### Written instruction
The required output is the exact run of lines from the line containing "for name, make" to the line containing "if empty is", inclusive, and nothing besides.

### Collected data
-- Start --

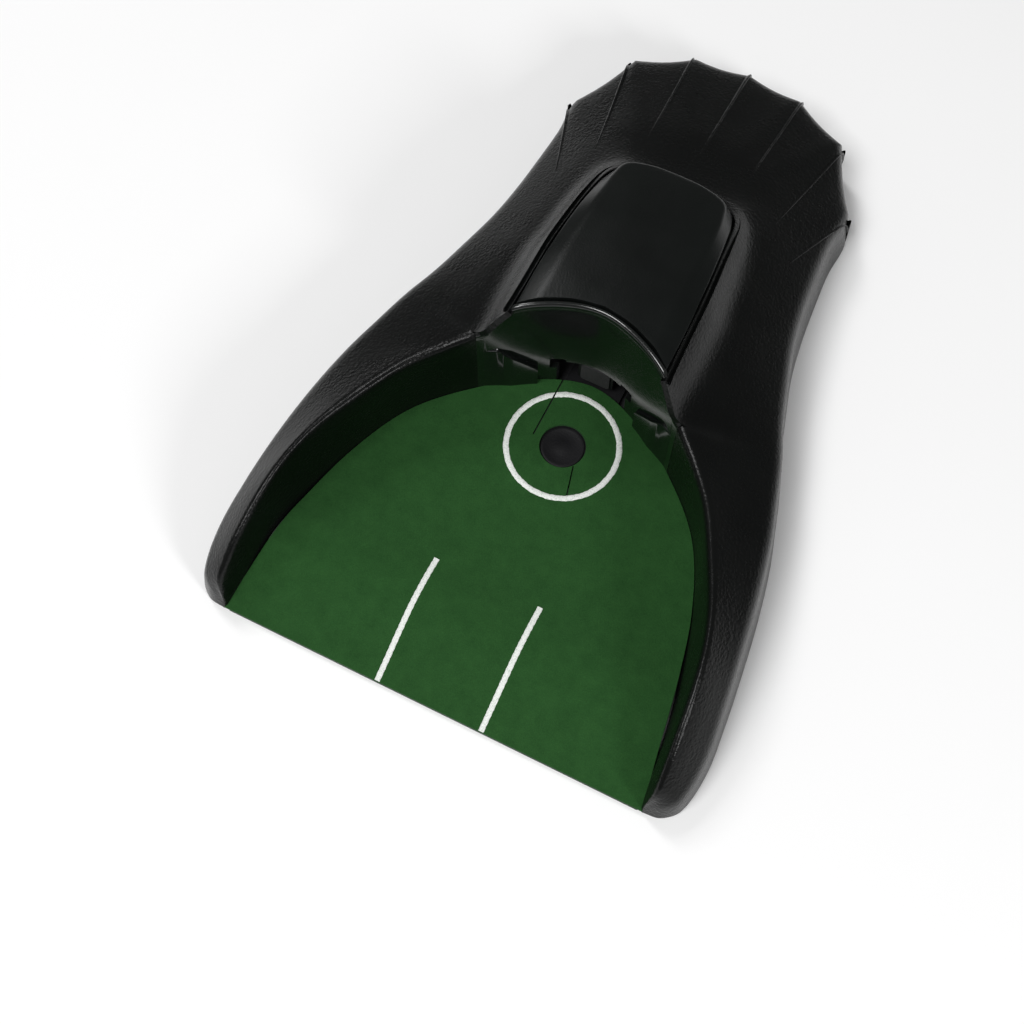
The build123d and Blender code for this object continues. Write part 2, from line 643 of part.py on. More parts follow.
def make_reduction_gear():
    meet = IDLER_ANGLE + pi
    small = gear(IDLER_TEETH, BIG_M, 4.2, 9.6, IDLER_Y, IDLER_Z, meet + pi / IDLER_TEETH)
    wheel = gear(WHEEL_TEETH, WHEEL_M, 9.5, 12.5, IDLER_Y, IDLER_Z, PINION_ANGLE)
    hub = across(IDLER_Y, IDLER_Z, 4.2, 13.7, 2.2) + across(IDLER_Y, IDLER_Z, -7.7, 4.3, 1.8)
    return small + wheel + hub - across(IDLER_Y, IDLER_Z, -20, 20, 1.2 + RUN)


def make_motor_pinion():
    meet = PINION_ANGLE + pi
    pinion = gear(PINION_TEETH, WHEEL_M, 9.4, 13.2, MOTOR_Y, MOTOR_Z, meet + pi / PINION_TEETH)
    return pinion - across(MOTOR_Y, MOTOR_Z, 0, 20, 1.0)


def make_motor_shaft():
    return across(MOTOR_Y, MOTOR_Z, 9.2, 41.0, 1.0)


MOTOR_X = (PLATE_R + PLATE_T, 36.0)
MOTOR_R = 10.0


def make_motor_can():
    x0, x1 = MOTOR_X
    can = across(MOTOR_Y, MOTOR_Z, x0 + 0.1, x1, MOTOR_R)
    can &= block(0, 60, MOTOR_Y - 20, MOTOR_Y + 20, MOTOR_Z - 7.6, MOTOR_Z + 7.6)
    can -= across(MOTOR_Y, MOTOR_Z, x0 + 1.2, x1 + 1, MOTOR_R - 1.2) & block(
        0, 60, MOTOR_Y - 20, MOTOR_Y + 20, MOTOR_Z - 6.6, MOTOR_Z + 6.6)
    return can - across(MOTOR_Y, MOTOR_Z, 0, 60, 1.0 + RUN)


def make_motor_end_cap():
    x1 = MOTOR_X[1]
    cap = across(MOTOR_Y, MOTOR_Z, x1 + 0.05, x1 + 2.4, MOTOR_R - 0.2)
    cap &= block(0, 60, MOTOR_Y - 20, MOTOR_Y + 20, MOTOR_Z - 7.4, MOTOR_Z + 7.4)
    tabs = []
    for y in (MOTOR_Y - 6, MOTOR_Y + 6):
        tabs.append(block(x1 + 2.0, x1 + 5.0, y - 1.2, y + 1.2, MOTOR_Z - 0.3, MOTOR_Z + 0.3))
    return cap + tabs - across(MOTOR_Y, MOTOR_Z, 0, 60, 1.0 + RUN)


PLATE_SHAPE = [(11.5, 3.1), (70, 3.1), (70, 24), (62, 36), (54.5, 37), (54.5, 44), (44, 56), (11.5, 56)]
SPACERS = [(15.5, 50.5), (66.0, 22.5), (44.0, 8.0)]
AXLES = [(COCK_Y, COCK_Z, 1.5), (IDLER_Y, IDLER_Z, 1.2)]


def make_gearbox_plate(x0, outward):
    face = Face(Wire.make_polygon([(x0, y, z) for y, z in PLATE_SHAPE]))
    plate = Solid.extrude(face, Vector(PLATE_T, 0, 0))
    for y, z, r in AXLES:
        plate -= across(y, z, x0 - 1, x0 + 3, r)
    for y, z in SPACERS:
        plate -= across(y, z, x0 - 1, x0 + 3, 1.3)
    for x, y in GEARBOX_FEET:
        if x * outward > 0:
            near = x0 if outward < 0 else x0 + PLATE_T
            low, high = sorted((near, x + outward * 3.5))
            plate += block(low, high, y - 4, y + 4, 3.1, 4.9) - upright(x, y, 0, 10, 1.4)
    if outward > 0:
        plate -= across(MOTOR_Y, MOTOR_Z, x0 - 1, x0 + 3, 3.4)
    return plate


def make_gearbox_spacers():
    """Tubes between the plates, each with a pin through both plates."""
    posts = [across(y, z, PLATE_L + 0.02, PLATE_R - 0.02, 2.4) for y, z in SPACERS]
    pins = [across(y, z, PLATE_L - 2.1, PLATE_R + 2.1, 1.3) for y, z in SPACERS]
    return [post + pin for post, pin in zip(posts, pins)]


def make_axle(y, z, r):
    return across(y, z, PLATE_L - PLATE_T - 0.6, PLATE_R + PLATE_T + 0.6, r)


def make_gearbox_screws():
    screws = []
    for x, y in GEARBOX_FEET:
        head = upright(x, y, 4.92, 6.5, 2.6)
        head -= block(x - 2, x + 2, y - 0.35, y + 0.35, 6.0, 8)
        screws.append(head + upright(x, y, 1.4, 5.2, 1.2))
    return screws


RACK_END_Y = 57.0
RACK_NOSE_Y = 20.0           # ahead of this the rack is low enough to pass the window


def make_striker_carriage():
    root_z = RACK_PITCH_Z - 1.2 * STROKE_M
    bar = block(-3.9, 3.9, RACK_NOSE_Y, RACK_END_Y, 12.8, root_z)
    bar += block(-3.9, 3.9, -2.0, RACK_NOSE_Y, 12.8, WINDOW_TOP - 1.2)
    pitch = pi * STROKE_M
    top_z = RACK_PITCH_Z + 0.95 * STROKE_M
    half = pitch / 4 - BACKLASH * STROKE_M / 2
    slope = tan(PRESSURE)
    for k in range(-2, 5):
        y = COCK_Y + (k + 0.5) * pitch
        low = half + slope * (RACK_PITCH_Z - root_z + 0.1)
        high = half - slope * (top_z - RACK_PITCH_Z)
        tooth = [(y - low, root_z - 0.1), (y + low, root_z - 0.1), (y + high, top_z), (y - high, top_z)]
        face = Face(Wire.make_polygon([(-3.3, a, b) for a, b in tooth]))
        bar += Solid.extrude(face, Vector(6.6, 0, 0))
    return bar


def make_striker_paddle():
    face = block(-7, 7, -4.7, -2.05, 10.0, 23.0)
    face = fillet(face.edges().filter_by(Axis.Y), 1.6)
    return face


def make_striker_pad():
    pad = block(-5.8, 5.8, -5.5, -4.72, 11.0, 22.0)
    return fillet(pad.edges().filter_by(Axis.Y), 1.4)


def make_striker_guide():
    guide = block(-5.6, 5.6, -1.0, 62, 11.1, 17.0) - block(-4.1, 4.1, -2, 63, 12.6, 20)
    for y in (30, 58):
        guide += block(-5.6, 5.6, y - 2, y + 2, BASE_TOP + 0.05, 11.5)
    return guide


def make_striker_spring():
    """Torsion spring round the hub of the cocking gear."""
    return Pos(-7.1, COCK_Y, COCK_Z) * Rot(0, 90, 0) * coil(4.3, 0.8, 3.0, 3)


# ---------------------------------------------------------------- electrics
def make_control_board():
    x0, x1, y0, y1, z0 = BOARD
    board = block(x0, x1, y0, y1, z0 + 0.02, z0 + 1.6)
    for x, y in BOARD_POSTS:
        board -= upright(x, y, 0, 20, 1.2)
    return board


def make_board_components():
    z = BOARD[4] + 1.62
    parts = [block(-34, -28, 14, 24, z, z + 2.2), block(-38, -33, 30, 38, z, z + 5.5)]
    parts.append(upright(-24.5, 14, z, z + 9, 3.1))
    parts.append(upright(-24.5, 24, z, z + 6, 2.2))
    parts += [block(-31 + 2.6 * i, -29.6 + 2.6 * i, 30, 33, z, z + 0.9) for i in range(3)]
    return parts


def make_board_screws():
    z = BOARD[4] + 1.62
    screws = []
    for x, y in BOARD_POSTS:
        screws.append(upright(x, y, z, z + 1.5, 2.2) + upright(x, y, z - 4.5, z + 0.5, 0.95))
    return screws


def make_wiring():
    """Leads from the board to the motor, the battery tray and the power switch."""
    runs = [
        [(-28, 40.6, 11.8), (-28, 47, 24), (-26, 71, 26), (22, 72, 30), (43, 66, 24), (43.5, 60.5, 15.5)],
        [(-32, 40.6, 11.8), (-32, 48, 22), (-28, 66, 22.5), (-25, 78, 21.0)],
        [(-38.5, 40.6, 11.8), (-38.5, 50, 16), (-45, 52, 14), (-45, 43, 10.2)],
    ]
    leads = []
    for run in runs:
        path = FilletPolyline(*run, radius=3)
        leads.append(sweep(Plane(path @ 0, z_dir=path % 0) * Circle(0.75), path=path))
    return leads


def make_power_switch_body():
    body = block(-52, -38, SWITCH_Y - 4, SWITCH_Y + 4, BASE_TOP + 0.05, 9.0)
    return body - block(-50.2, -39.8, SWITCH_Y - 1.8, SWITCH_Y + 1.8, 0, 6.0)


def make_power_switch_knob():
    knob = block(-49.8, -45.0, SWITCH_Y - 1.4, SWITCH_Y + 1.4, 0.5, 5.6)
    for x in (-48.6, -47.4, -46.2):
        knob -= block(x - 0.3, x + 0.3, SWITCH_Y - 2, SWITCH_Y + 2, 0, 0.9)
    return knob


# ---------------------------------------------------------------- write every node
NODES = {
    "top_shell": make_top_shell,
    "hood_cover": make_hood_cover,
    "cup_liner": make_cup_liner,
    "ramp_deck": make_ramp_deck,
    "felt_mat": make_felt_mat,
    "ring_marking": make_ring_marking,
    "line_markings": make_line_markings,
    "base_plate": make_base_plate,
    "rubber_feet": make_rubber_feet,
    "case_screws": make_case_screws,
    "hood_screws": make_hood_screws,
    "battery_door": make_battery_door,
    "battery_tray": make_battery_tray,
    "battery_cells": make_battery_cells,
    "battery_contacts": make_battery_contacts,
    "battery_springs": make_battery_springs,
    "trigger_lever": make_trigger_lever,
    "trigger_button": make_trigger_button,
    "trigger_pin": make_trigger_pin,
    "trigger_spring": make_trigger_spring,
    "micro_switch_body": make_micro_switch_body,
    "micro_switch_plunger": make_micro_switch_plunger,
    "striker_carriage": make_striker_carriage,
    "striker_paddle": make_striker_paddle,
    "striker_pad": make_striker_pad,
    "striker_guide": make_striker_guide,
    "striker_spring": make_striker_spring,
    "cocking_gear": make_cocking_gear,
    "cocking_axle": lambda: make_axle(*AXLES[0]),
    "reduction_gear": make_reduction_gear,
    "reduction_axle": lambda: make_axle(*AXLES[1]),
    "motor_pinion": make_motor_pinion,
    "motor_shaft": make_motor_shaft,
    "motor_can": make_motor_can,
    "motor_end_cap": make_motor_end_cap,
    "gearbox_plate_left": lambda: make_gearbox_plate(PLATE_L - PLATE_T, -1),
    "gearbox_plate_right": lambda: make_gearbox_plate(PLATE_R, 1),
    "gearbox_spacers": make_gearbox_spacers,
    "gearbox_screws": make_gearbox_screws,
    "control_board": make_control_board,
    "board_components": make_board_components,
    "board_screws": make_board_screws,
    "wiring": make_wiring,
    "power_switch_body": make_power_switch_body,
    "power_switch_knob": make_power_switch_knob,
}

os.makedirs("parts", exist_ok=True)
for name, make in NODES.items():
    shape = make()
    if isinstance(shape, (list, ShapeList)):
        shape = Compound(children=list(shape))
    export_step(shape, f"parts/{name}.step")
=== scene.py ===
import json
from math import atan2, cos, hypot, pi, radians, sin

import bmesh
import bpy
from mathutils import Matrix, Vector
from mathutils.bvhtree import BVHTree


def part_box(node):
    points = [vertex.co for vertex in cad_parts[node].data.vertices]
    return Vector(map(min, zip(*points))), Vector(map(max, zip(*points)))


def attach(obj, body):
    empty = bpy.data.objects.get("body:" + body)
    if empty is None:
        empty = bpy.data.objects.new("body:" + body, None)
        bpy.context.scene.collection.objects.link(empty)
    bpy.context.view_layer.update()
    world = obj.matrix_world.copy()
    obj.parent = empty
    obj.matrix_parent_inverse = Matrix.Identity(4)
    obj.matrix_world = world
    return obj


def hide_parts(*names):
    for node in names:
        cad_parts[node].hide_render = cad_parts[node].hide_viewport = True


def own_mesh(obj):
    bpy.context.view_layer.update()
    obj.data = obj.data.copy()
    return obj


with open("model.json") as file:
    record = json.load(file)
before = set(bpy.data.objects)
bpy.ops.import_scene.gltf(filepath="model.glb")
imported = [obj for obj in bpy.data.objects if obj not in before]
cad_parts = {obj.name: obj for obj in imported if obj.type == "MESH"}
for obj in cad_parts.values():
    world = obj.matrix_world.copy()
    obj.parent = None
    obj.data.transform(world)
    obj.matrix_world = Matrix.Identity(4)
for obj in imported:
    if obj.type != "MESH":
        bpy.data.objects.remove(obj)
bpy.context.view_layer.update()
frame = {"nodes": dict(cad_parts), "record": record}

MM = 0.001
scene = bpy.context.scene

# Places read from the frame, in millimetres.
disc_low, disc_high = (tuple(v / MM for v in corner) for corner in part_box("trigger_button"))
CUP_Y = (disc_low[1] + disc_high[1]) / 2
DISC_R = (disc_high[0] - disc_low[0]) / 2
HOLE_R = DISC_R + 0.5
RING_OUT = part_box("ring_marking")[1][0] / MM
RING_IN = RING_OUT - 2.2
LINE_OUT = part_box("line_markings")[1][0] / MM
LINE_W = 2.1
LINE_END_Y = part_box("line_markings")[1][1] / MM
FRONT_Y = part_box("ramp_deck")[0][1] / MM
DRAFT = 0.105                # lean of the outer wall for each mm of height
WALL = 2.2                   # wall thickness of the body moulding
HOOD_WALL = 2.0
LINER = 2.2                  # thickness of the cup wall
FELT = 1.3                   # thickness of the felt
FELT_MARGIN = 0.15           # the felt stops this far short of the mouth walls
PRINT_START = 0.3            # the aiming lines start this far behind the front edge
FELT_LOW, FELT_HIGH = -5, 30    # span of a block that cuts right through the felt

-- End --

### Exercise answer
for name, make in NODES.items():
    shape = make()
    if isinstance(shape, (list, ShapeList)):
        shape = Compound(children=list(shape))
    export_step(shape, f"parts/{name}.step")
=== scene.py ===
import json
from math import atan2, cos, hypot, pi, radians, sin

import bmesh
import bpy
from mathutils import Matrix, Vector
from mathutils.bvhtree import BVHTree


def part_box(node):
    points = [vertex.co for vertex in cad_parts[node].data.vertices]
    return Vector(map(min, zip(*points))), Vector(map(max, zip(*points)))


def attach(obj, body):
    empty = bpy.data.objects.get("body:" + body)
    if empty is None:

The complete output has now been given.